# Given task
Each line from the start of the data below through the one containing "return rod(led_board_radius, spreader_face, led_board_face)" must be reproduced exactly.
[start Supplied data]
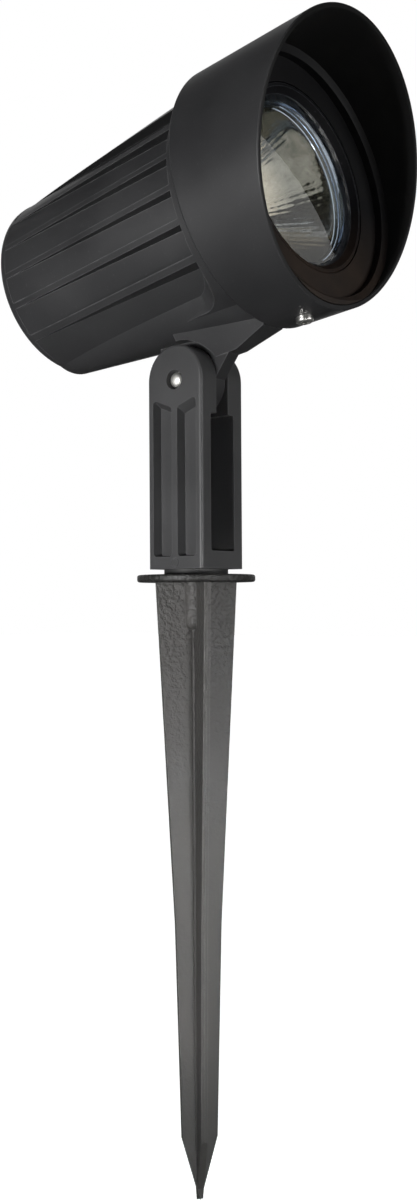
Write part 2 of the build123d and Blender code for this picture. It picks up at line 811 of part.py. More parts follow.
def make_spreader_screws():
    length = spreader_thickness + spreader_screw_grip
    screw = pan_screw(machine_screw_radius, length, machine_screw_head_radius, machine_screw_head_height)
    return group(spreader_screw_spots(Pos(0, 0, spreader_face) * screw))


def make_led_board():
    return rod(led_board_radius, spreader_face, led_board_face)


def make_led_chips():
    half = led_chip_size / 2
    chip = block((-half, half), (-half, half), (led_board_face, led_board_face + led_chip_height))
    return group([chip] + around(led_ring_count, 0, Pos(led_chip_circle, 0, 0) * chip))


def make_led_holder():
    holder = lathe(
        (holder_opening_radius, led_board_face),
        (led_board_radius + loose_fit, led_board_face),
        (led_board_radius + loose_fit, spreader_face),
        (holder_radius, spreader_face),
        (holder_radius, holder_face),
        (holder_opening_radius, holder_face),
    )
    half_slot = lead_spacing / 2 + 2 * lead_radius
    slot_top = led_board_face + 3 * lead_radius
    slot_bottom = lead_end_height - lead_radius
    slot = block((-half_slot, half_slot), (slot_bottom, lead_hole_height), (spreader_face, slot_top))
    for hole in holder_screw_spots(rod(small_screw_radius + loose_fit, spreader_face - through, through)):
        holder = holder - hole
    return holder - slot


def make_holder_screws():
    length = holder_height + spreader_thickness - 2 * through
    screw = pan_screw(small_screw_radius, length, small_screw_head_radius, small_screw_head_height)
    return group(holder_screw_spots(Pos(0, 0, holder_face) * screw))


reflector_rear = holder_face
reflector_front = ring_lip_station - loose_fit


def reflector_radius(share):
    """Inner radius of the reflector's parabola at a share of its depth."""
    throat = reflector_throat_radius**2
    mouth = reflector_mouth_radius**2
    return sqrt(throat + (mouth - throat) * share)


def make_reflector():
    depth = reflector_front - reflector_flange - reflector_rear
    shares = [(i / reflector_points) ** 2 for i in range(reflector_points + 1)]
    inner = [(reflector_radius(share), reflector_rear + depth * share) for share in shares]
    outer = [(radius + reflector_wall, station) for radius, station in inner]
    rim = ring_bore_radius - loose_fit
    flange_rear = reflector_front - reflector_flange
    face = make_face(
        [
            Spline(*inner),
            Line(inner[-1], (reflector_mouth_radius, reflector_front)),
            Line((reflector_mouth_radius, reflector_front), (rim, reflector_front)),
            Line((rim, reflector_front), (rim, flange_rear)),
            Line((rim, flange_rear), outer[-1]),
            Spline(*outer),
            Line(outer[0], inner[0]),
        ]
    )
    return revolve(Plane.XZ * face, Axis.Z)


lead_level = led_board_face + lead_radius + loose_fit


def make_led_leads():
    foot = board_top
    leads = []
    for side in (-1, 1):
        x = side * lead_spacing / 2
        path = FilletPolyline(
            (x, foot, lead_start_station),
            (x, lead_hole_height, lead_start_station),
            (x, lead_hole_height, lead_level),
            (x, lead_end_height, lead_level),
            radius=lead_bend_radius,
        )
        start = Plane(origin=(x, foot, lead_start_station), x_dir=(1, 0, 0), z_dir=(0, 1, 0))
        leads.append(sweep(start * Circle(lead_radius), path))
    return group(leads)


# ---- driver ----
def make_driver_board():
    half = board_width / 2
    board = block((-half, half), (-board_drop, board_top), (board_rear_station, board_front_station))
    hole = up_rod(machine_screw_radius + loose_fit, -board_drop - through, board_top + through)
    for x, z in board_screw_spots():
        board = board - Pos(x, 0, z) * hole
    return board


def make_driver_screws():
    length = board_thickness + board_screw_grip
    screw = pan_screw(machine_screw_radius, length, small_screw_head_radius, machine_screw_head_height)
    return group([Pos(x, board_top, z) * Rot(-90, 0, 0) * screw for x, z in board_screw_spots()])


def on_board(x, station, width, height, length):
    """A block that stands on the driver board, by the centre of its foot."""
    return block(
        (x - width / 2, x + width / 2),
        (board_top, board_top + height),
        (station - length / 2, station + length / 2),
    )


def make_transformer():
    middle = board_centre + transformer_from_middle
    core = on_board(transformer_x, middle, transformer_width, transformer_height, core_length)
    winding = on_board(transformer_x, middle, winding_width, winding_height, transformer_length)
    winding = fillet(winding.edges().filter_by(Axis.Y), winding_corner_radius)
    return core + winding


def make_capacitors():
    can = up_rod(capacitor_radius, board_top, board_top + capacitor_height)
    can = fillet(can.edges().filter_by(GeomType.CIRCLE).sort_by(Axis.Y)[-1], capacitor_edge_radius)
    half = capacitor_spacing / 2
    return group([Pos(capacitor_x, 0, board_centre + side * half) * can for side in (-1, 1)])


def make_driver_chips():
    rectifier_station = board_rear_station + rectifier_from_rear
    controller_station = board_rear_station + controller_from_rear
    switch_station = board_front_station - switch_from_front
    rectifier = on_board(
        rectifier_x, rectifier_station, rectifier_width, rectifier_height, rectifier_length
    )
    controller = on_board(
        controller_x, controller_station, controller_width, controller_height, controller_length
    )
    switch = on_board(switch_x, switch_station, switch_width, switch_height, switch_length)
    return group([rectifier, controller, switch])


terminal_station = board_rear_station + terminal_length / 2


def make_terminal_block():
    body = on_board(0, terminal_station, terminal_width, terminal_height, terminal_length)
    body = chamfer(body.edges().filter_by(Axis.X).sort_by(Axis.Y)[-1], terminal_bevel)
    for i in (-1, 0, 1):
        wire_hole = Pos(i * terminal_pitch, board_top + terminal_hole_height, 0) * rod(
            terminal_hole_radius, board_rear_station - through, board_rear_station + terminal_hole_depth
        )
        body = body - wire_hole
    return body


def make_terminal_screws():
    top = board_top + terminal_height
    screw = up_rod(terminal_screw_radius, top, top + terminal_screw_height)
    half_slot = terminal_slot_width / 2
    cut = (top + terminal_screw_height - terminal_slot_depth, top + terminal_screw_height + through)
    slot = block((-2 * through, 2 * through), cut, (-half_slot, half_slot))
    screw = Pos(0, 0, terminal_station + terminal_screw_shift) * (screw - slot)
    return group([Pos(i * terminal_pitch, 0, 0) * screw for i in (-1, 0, 1)])


# ---- cable gland ----
gland_nut_front = gland_neck_station - loose_fit
gland_nut_rear = gland_nut_front - gland_nut_height
seal_front = gland_neck_station + gland_cup_depth


def make_gland_gasket():
    ring = rod(gland_hex_size / 2, gland_seat, -body_length)
    return ring - rod(gland_thread_radius + thread_fit, gland_seat - through, 0)


def make_gland_body():
    hexagon = hex_bar(gland_hex_size, gland_neck_station, gland_seat)
    thread = rod(gland_thread_radius, gland_seat, gland_seat + gland_thread_length)
    neck = rod(gland_neck_radius, gland_neck_station - gland_neck_length, gland_neck_station)
    thread_end = gland_seat + gland_thread_length + through
    bore = rod(cable_radius + cable_clearance, gland_neck_station, thread_end)
    cup = rod(gland_seal_radius + thread_fit, gland_neck_station - gland_neck_length - through, seal_front)
    return hexagon + thread + neck - bore - cup


def make_gland_seal():
    sleeve = rod(gland_seal_radius, seal_front - gland_seal_length, seal_front)
    return sleeve - rod(cable_radius, -2 * body_length, 0)


def make_gland_nut():
    body = hex_bar(gland_hex_size, gland_nut_rear + gland_nut_dome, gland_nut_front)
    dome = Cone(gland_neck_radius, gland_hex_size / 2, gland_nut_dome, align=BASE)
    thread_end = gland_neck_station - gland_neck_length - loose_fit
    seal_end = seal_front - gland_seal_length - loose_fit
    inner = rod(gland_neck_radius + thread_fit, thread_end, gland_nut_front + through)
    inner = inner + rod(gland_seal_radius + loose_fit, seal_end, thread_end)
    inner = inner + rod(cable_radius + cable_clearance, gland_nut_rear - through, seal_end)
    return body + Pos(0, 0, gland_nut_rear) * dome - inner


def make_gland_locknut():
    inside = rear_wall - body_length
    nut = hex_bar(gland_hex_size, inside, inside + gland_locknut_height)
    return nut - rod(gland_thread_radius + thread_fit, -body_length, 0)


# ---- the whole lamp ----
fixed_parts = {
    "spike": make_spike(),
    "friction_disc": make_friction_disc(),
    "swivel_washer": make_swivel_washer(),
    "swivel_spring_washer": make_spring_washer(),
    "swivel_bolt": make_swivel_bolt(),
    "bracket": make_bracket(),
    "tilt_bolt": make_tilt_bolt(),
    "tilt_nut": make_tilt_nut(),
    "tilt_washers": make_tilt_washers(),
}
head_parts = {
    "housing": make_housing(),
    "housing_seal": make_housing_seal(),
    "hood": make_hood(),
    "hood_screw": make_hood_screw(),
    "front_ring": make_front_ring(),
    "glass_gasket": make_glass_gasket(),
    "front_glass": make_front_glass(),
    "bezel_ring": make_bezel_ring(),
    "reflector": make_reflector(),
    "heat_spreader": make_heat_spreader(),
    "spreader_screws": make_spreader_screws(),
    "led_board": make_led_board(),
    "led_chips": make_led_chips(),
    "led_holder": make_led_holder(),
    "holder_screws": make_holder_screws(),
    "led_leads": make_led_leads(),
    "driver_board": make_driver_board(),
    "driver_screws": make_driver_screws(),
    "driver_transformer": make_transformer(),
    "driver_capacitors": make_capacitors(),
    "driver_chips": make_driver_chips(),
    "terminal_block": make_terminal_block(),
    "terminal_screws": make_terminal_screws(),
    "gland_gasket": make_gland_gasket(),
    "gland_body": make_gland_body(),
    "gland_seal": make_gland_seal(),
    "gland_nut": make_gland_nut(),
    "gland_locknut": make_gland_locknut(),
}

os.makedirs("parts", exist_ok=True)
for name, shape in fixed_parts.items():
    export_step(shape, f"parts/{name}.step")
for name, shape in head_parts.items():
    export_step(head_place * shape, f"parts/{name}.step")
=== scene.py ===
import json
from math import cos, pi, radians, sin, tau

import bmesh
import bpy
from mathutils import Matrix, Vector


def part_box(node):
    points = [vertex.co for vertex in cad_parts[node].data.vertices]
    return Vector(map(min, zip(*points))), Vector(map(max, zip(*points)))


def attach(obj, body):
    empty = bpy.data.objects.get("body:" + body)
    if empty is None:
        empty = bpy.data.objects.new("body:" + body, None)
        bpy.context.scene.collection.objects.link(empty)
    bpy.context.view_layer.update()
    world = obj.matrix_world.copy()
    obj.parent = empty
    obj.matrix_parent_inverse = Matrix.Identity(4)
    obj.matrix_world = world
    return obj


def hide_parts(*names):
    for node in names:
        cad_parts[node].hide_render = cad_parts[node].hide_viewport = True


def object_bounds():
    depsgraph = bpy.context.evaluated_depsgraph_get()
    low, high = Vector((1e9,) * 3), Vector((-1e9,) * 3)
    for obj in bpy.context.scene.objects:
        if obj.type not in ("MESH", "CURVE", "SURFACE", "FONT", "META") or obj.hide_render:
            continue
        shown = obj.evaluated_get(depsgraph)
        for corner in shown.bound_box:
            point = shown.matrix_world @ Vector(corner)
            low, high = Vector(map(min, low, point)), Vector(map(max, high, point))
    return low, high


# A garden spike spotlight: ribbed lamp head with a slanted hood, yoke bracket, ground spike.
# Metres, +Z up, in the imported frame: the ground line is Z 0 and the lamp shines towards -Y.

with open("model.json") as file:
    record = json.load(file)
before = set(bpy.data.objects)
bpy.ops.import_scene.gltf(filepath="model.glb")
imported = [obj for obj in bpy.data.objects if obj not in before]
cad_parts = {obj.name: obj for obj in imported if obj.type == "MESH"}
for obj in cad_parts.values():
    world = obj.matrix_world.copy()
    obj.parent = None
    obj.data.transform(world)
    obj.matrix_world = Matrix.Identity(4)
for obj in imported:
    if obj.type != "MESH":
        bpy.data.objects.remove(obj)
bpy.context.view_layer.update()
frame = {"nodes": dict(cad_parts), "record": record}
record = frame["record"]
nodes = frame["nodes"]

mm = 0.001
weld = 0.001 * mm
sharp_edge = radians(35)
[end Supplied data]
# Expected answer
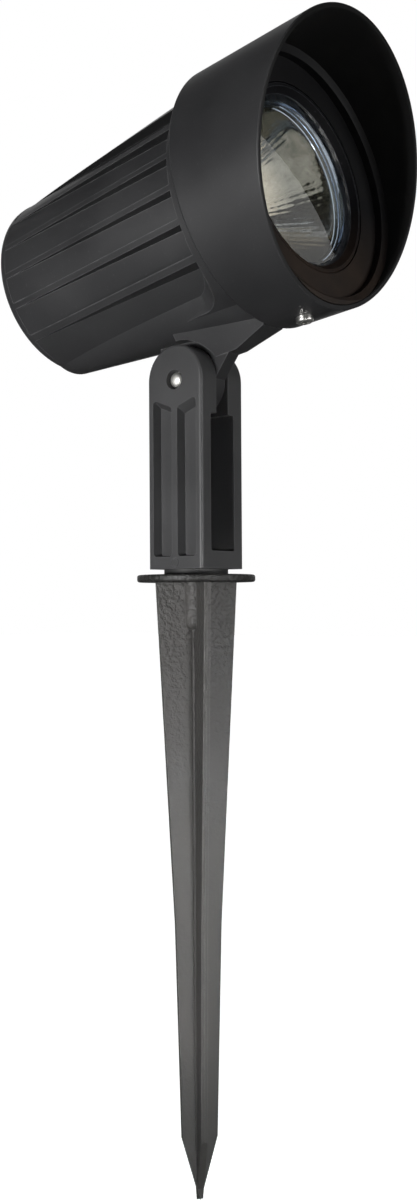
Write part 2 of the build123d and Blender code for this picture. It picks up at line 811 of part.py. More parts follow.
def make_spreader_screws():
    length = spreader_thickness + spreader_screw_grip
    screw = pan_screw(machine_screw_radius, length, machine_screw_head_radius, machine_screw_head_height)
    return group(spreader_screw_spots(Pos(0, 0, spreader_face) * screw))


def make_led_board():
    return rod(led_board_radius, spreader_face, led_board_face)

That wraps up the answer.